> [DIRECTIONS FOR THIS TASK] Determine the number of lines containing the word "slide", and state that figure alone.

##########

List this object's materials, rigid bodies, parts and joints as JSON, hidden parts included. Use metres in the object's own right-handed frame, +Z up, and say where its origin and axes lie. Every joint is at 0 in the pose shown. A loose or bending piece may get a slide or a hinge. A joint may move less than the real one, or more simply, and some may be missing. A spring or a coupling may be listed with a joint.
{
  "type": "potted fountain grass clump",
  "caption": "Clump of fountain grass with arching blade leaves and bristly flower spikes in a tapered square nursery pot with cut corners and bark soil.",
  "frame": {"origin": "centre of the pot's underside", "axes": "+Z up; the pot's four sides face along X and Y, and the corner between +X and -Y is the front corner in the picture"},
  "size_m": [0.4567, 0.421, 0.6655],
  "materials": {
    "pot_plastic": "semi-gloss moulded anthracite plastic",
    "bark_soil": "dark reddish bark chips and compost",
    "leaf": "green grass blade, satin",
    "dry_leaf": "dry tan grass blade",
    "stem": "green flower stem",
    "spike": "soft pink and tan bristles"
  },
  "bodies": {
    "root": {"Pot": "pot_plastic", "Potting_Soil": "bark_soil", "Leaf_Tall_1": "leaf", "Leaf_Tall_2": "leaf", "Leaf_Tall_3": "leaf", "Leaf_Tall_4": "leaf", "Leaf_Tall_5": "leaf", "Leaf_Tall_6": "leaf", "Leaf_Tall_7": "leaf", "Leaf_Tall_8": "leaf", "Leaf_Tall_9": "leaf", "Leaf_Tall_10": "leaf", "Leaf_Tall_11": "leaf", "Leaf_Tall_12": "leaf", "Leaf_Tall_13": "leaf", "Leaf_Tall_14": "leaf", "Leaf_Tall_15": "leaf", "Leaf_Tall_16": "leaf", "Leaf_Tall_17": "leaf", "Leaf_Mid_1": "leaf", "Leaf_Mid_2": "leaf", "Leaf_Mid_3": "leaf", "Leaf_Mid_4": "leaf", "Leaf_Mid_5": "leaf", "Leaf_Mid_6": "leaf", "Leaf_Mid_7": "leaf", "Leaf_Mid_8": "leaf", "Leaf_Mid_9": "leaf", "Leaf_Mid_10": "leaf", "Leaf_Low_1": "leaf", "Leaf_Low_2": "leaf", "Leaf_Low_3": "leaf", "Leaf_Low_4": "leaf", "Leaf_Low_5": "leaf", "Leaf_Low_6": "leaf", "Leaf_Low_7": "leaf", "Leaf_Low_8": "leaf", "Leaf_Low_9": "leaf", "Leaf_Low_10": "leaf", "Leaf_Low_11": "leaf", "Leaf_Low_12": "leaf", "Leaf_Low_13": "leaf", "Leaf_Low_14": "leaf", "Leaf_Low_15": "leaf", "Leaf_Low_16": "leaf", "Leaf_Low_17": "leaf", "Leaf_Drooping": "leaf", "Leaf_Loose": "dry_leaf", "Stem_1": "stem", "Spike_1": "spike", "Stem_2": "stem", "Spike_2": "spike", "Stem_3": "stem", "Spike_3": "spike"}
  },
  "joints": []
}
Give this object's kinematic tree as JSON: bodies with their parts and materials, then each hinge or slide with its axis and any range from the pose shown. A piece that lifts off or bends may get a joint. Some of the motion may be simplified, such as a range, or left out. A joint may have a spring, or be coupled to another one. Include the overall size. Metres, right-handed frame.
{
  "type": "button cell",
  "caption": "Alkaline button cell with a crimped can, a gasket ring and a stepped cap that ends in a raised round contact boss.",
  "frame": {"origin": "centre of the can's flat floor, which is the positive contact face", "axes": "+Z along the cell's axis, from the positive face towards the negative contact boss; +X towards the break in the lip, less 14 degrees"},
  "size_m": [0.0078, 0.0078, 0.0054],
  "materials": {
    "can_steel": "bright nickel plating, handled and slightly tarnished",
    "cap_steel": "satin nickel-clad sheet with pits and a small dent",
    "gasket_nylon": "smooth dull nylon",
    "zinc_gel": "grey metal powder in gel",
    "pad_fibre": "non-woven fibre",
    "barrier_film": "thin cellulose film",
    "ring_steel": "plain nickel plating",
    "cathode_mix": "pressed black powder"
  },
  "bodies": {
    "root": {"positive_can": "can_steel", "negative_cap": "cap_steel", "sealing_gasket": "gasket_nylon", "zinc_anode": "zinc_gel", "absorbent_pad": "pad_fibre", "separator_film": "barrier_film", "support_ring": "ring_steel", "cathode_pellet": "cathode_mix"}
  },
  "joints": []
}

##########

> [PROBLEM SOLUTION] 2